--- Data block ---
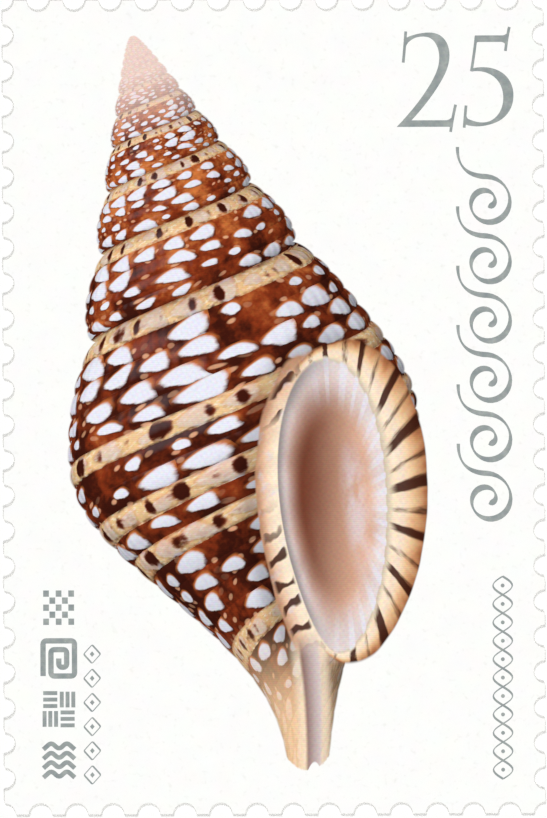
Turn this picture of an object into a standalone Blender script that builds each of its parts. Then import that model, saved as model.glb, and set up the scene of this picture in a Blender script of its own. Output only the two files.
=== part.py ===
"""A self-adhesive postage stamp, lying face up: one sheet of paper with a perforated edge.

Units are metres and +Z is up. The origin is the middle of the underside. The picture's
top edge faces +Y. Run it with: blender --background --python part.py
"""

import math

import bpy

# Perforation gauges count the holes in 20 mm of edge.
GAUGE_LENGTH = 0.020
GAUGE_ACROSS = 13.0
GAUGE_DOWN = 13.25
PITCHES_ACROSS = 15
PITCHES_DOWN = 23

HOLE_RADIUS = 0.00048
TOOTH_CORNER_RADIUS = 0.00006
THICKNESS = 0.00012

HOLE_SEGMENTS = 10
CORNER_SEGMENTS = 2

PAPER_COLOUR = (0.955, 0.950, 0.930, 1.0)
PAPER_ROUGHNESS = 0.55

PITCH_ACROSS = GAUGE_LENGTH / GAUGE_ACROSS
PITCH_DOWN = GAUGE_LENGTH / GAUGE_DOWN
WIDTH = PITCHES_ACROSS * PITCH_ACROSS
HEIGHT = PITCHES_DOWN * PITCH_DOWN

QUARTER_TURN = math.pi / 2

# A tooth's rounded corner touches both the straight tooth end and the round hole.
CORNER_ANGLE = math.asin(TOOTH_CORNER_RADIUS / (HOLE_RADIUS + TOOTH_CORNER_RADIUS))
CORNER_OFFSET = (HOLE_RADIUS + TOOTH_CORNER_RADIUS) * math.cos(CORNER_ANGLE)


def clear_scene():
    """Removes every object that the start-up file holds."""
    for obj in list(bpy.data.objects):
        bpy.data.objects.remove(obj, do_unlink=True)


def arc(centre_x, centre_y, radius, start, end, segments):
    """Points of an arc from the start angle to the end angle, both included."""
    points = []
    for step in range(segments + 1):
        angle = start + (end - start) * step / segments
        points.append((centre_x + radius * math.cos(angle), centre_y + radius * math.sin(angle)))
    return points


def tooth_end(centre_x):
    """The corner where a tooth stops short of the hole whose centre is at centre_x."""
    return arc(
        centre_x - CORNER_OFFSET,
        TOOTH_CORNER_RADIUS,
        TOOTH_CORNER_RADIUS,
        -QUARTER_TURN,
        -CORNER_ANGLE,
        CORNER_SEGMENTS,
    )


def tooth_start(centre_x):
    """The corner where the next tooth begins, past the hole whose centre is at centre_x."""
    return arc(
        centre_x + CORNER_OFFSET,
        TOOTH_CORNER_RADIUS,
        TOOTH_CORNER_RADIUS,
        math.pi + CORNER_ANGLE,
        math.pi + QUARTER_TURN,
        CORNER_SEGMENTS,
    )


def hole_wall(centre_x, start, end, segments):
    """The wall of a hole without its end points, which the tooth corners already have."""
    return arc(centre_x, 0.0, HOLE_RADIUS, start, end, segments)[1:-1]


def side_outline(pitch, pitches):
    """One side along +X with the paper on its +Y side, from corner hole to corner hole.

    Each corner hole is shared by two sides, so a side starts and ends halfway round it.
    """
    wall_start = math.pi - CORNER_ANGLE
    wall_end = CORNER_ANGLE
    half_segments = HOLE_SEGMENTS // 2
    last = pitches * pitch

    points = arc(0.0, 0.0, HOLE_RADIUS, QUARTER_TURN / 2, wall_end, half_segments // 2)[:-1]
    points += tooth_start(0.0)
    for number in range(1, pitches):
        centre_x = number * pitch
        points += tooth_end(centre_x)
        points += hole_wall(centre_x, wall_start, wall_end, HOLE_SEGMENTS)
        points += tooth_start(centre_x)
    points += tooth_end(last)
    points += hole_wall(last, wall_start, math.pi - QUARTER_TURN / 2, half_segments // 2)
    return points


def sheet_outline():
    """The whole perforated edge, counter-clockwise from the lower left corner."""
    sides = [
        (PITCH_ACROSS, PITCHES_ACROSS, -WIDTH / 2, -HEIGHT / 2),
        (PITCH_DOWN, PITCHES_DOWN, WIDTH / 2, -HEIGHT / 2),
        (PITCH_ACROSS, PITCHES_ACROSS, WIDTH / 2, HEIGHT / 2),
        (PITCH_DOWN, PITCHES_DOWN, -WIDTH / 2, HEIGHT / 2),
    ]
    outline = []
    for number, (pitch, pitches, corner_x, corner_y) in enumerate(sides):
        turn = number * QUARTER_TURN
        cosine = math.cos(turn)
        sine = math.sin(turn)
        for x, y in side_outline(pitch, pitches):
            outline.append((corner_x + cosine * x - sine * y, corner_y + sine * x + cosine * y))
    return outline


def make_material(name, colour, roughness):
    """A plain matt material in the part's own colour."""
    material = bpy.data.materials.new(name)
    material.use_nodes = True
    shader = material.node_tree.nodes["Principled BSDF"]
    shader.inputs["Base Color"].default_value = colour
    shader.inputs["Roughness"].default_value = roughness
    shader.inputs["Metallic"].default_value = 0.0
    material.diffuse_color = colour
    return material


def make_stamp(collection):
    """The stamp: its flat outline, filled and thickened to the paper's thickness."""
    curve = bpy.data.curves.new("stamp", "CURVE")
    curve.dimensions = "2D"
    curve.fill_mode = "BOTH"
    curve.extrude = THICKNESS / 2

    outline = sheet_outline()
    spline = curve.splines.new("POLY")
    spline.points.add(len(outline) - 1)
    for point, (x, y) in zip(spline.points, outline):
        point.co = (x, y, 0.0, 1.0)
    spline.use_cyclic_u = True

    stamp = bpy.data.objects.new("stamp", curve)
    stamp.location = (0.0, 0.0, THICKNESS / 2)
    collection.objects.link(stamp)
    curve.materials.append(make_material("stamp_paper", PAPER_COLOUR, PAPER_ROUGHNESS))
    return stamp


def main():
    """Clears the scene and builds the stamp in a collection of its own."""
    clear_scene()
    collection = bpy.data.collections.new("postage_stamp")
    bpy.context.scene.collection.children.link(collection)
    make_stamp(collection)


if __name__ == "__main__":
    main()
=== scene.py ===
"""Looks for a postage stamp that lies face up on a pale surface.

The stamp is one sheet: a coated paper with a perforated edge on a thin clear adhesive. Its
face carries a picture of a spired sea shell in warm inks, and numerals and ornaments in grey
ink. The picture is worked out point by point in the shader, and the grey shapes are drawn
with a broad pen into the mesh of the face.

Lengths of the mesh are in metres. Lengths on the printed face are in millimetres from the
middle of the stamp, with +Y towards the picture's top.
"""

import logging
import math
from collections.abc import Callable, Iterable, Sequence
from dataclasses import dataclass, field
from enum import Enum
from typing import Any, Union

import bpy
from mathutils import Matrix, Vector
from mathutils.geometry import delaunay_2d_cdt


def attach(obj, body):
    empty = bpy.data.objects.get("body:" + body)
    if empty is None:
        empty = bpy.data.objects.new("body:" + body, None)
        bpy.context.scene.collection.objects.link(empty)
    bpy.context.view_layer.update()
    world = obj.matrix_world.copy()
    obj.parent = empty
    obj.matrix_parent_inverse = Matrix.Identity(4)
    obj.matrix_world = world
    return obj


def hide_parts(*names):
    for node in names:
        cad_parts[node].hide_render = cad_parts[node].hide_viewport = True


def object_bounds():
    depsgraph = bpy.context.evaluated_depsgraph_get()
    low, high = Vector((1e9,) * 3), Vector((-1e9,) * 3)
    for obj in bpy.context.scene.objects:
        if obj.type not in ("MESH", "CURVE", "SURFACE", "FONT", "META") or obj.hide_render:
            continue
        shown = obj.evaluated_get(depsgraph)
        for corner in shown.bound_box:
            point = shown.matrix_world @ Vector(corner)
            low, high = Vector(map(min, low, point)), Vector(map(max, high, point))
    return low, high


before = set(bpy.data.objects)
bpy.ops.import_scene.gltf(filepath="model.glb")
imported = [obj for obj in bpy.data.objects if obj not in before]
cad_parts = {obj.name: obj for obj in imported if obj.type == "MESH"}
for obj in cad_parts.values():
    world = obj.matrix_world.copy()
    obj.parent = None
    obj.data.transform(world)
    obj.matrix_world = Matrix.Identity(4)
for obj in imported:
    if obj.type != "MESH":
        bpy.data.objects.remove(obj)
CAD_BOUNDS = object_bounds()

LOG = logging.getLogger("postage_stamp")

MM = 0.001
QUARTER_TURN = math.pi / 2
FULL_TURN = 2 * math.pi
BAKE_MAP = "OFBake"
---
- Task description: Both the line with "outline = sheet_outline()" and the line with "for node in" belong in the answer; write them out exactly, with every line between.

- Answer below:
    outline = sheet_outline()
    spline = curve.splines.new("POLY")
    spline.points.add(len(outline) - 1)
    for point, (x, y) in zip(spline.points, outline):
        point.co = (x, y, 0.0, 1.0)
    spline.use_cyclic_u = True

    stamp = bpy.data.objects.new("stamp", curve)
    stamp.location = (0.0, 0.0, THICKNESS / 2)
    collection.objects.link(stamp)
    curve.materials.append(make_material("stamp_paper", PAPER_COLOUR, PAPER_ROUGHNESS))
    return stamp


def main():
    """Clears the scene and builds the stamp in a collection of its own."""
    clear_scene()
    collection = bpy.data.collections.new("postage_stamp")
    bpy.context.scene.collection.children.link(collection)
    make_stamp(collection)


if __name__ == "__main__":
    main()
=== scene.py ===
"""Looks for a postage stamp that lies face up on a pale surface.

The stamp is one sheet: a coated paper with a perforated edge on a thin clear adhesive. Its
face carries a picture of a spired sea shell in warm inks, and numerals and ornaments in grey
ink. The picture is worked out point by point in the shader, and the grey shapes are drawn
with a broad pen into the mesh of the face.

Lengths of the mesh are in metres. Lengths on the printed face are in millimetres from the
middle of the stamp, with +Y towards the picture's top.
"""

import logging
import math
from collections.abc import Callable, Iterable, Sequence
from dataclasses import dataclass, field
from enum import Enum
from typing import Any, Union

import bpy
from mathutils import Matrix, Vector
from mathutils.geometry import delaunay_2d_cdt


def attach(obj, body):
    empty = bpy.data.objects.get("body:" + body)
    if empty is None:
        empty = bpy.data.objects.new("body:" + body, None)
        bpy.context.scene.collection.objects.link(empty)
    bpy.context.view_layer.update()
    world = obj.matrix_world.copy()
    obj.parent = empty
    obj.matrix_parent_inverse = Matrix.Identity(4)
    obj.matrix_world = world
    return obj


def hide_parts(*names):
    for node in names:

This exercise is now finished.